The Positional Panic: Why KD Wanted to Stay Under Seven Feet
Kevin Durant admitted the truth himself during a 2016 radio interview with KNBR, confessing that he deliberately lied to coaches to avoid being pigeonholed as a center. He wanted the ball in his hands on the perimeter, not to spend his career getting battered in the low post by 260-pound bruisers. Back then, if you were labeled a seven-footer, old-school coaches automatically banished you to the block to set screens and chase rebounds—a stylistic death sentence for a generational scoring virtuoso who wanted to cross people over from the three-point line.

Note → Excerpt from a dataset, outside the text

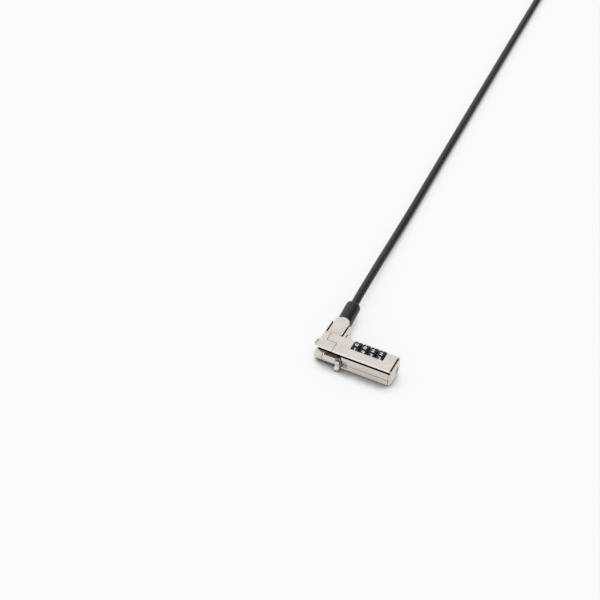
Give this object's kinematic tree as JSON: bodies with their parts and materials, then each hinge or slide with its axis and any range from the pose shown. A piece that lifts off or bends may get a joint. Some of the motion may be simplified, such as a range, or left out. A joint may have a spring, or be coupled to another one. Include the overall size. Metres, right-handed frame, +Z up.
{
  "type": "laptop cable lock",
  "caption": "Combination lock head with numbered dials, a thumb-released nose hook and a pivoting, swivelling black steel cable that ends in an anchor loop.",
  "frame": {"origin": "middle of the head's flat underside", "axes": "+X along the head away from the device it locks to, +Y towards the cable, +Z up out of the dial side"},
  "size_m": [0.0654, 0.4737, 0.0189],
  "materials": {
    "satin_nickel": "warm satin nickel plate on zinc castings, faintly bead-blasted",
    "hard_steel": "machined hardened steel",
    "spring_steel": "drawn spring steel",
    "brass": "turned brass",
    "dial_black": "black moulded plastic with white printed digits",
    "boot_black": "satin black moulded boot",
    "cable_sheath": "black sheath over twisted steel strands, with the lay of the strands showing through"
  },
  "bodies": {
    "head": {"lower_case": "satin_nickel", "main_body": "satin_nickel", "top_cover": "satin_nickel", "nose_block": "satin_nickel", "nose_hook": "hard_steel", "steady_foot": "satin_nickel", "end_cap": "satin_nickel", "detent_comb": "spring_steel", "return_spring": "spring_steel", "case_screw_1": "hard_steel", "case_screw_2": "hard_steel", "nose_screw": "hard_steel", "yoke_pin": "hard_steel"},
    "bolt": {"release_slide": "satin_nickel", "bolt_carrier": "hard_steel", "locking_blade": "hard_steel", "code_spindle": "brass", "spindle_clip": "spring_steel"},
    "first_dial": {"dial_1": "dial_black", "code_sleeve_1": "brass"},
    "second_dial": {"dial_2": "dial_black", "code_sleeve_2": "brass"},
    "third_dial": {"dial_3": "dial_black", "code_sleeve_3": "brass"},
    "fourth_dial": {"dial_4": "dial_black", "code_sleeve_4": "brass"},
    "reset": {"reset_screw": "hard_steel"},
    "yoke": {"cable_yoke": "satin_nickel"},
    "swivel": {"cable_ferrule": "hard_steel", "cable_boot": "boot_black", "cable_run": "cable_sheath", "cable_coil": "cable_sheath", "anchor_loop": "cable_sheath", "loop_sleeve": "satin_nickel"}
  },
  "joints": [
    {"name": "bolt_slide", "type": "slide", "parent": "head", "child": "bolt", "axis": [1, 0, 0], "range_m": [0, 0.0032], "stiffness_N_per_m": 150, "springref_m": -0.003, "deforming": ["return_spring"]},
    {"name": "dial_1_turn", "type": "hinge", "parent": "head", "child": "first_dial", "pos_m": [-0.0019, 0.00305, 0.0077], "axis": [1, 0, 0], "continuous": true},
    {"name": "dial_2_turn", "type": "hinge", "parent": "head", "child": "second_dial", "pos_m": [0.0027, 0.00305, 0.0077], "axis": [1, 0, 0], "continuous": true},
    {"name": "dial_3_turn", "type": "hinge", "parent": "head", "child": "third_dial", "pos_m": [0.0073, 0.00305, 0.0077], "axis": [1, 0, 0], "continuous": true},
    {"name": "dial_4_turn", "type": "hinge", "parent": "head", "child": "fourth_dial", "pos_m": [0.0119, 0.00305, 0.0077], "axis": [1, 0, 0], "continuous": true},
    {"name": "reset_turn", "type": "hinge", "parent": "head", "child": "reset", "pos_m": [0.0198, 0.00145, 0.0056], "axis": [1, 0, 0], "range_deg": [0, 90]},
    {"name": "yoke_pivot", "type": "hinge", "parent": "head", "child": "yoke", "pos_m": [-0.01635, 0.0108, 0.0057], "axis": [1, 0, 0], "range_deg": [-90, 0]},
    {"name": "cable_swivel", "type": "hinge", "parent": "yoke", "child": "swivel", "pos_m": [-0.0167, 0.01515, 0.0057], "axis": [-0.068, 0.9977, 0], "continuous": true}
  ]
}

The Psychological Threat of the "Seven-Foot" Label
Positionality in basketball used to be a rigid prison. Durant knew that being categorized as 6'9" kept him firmly in the "small forward" bucket, allowing him to operate with total offensive freedom. It changes everything when you realize his deception was a calculated business decision to protect his artistic style of play. And honestly, it's unclear if his legendary career would have evolved the same way if an old-school coach had forced him to play like a traditional back-to-the-basket big man from day one. I firmly believe this white lie saved his career from structural monotony.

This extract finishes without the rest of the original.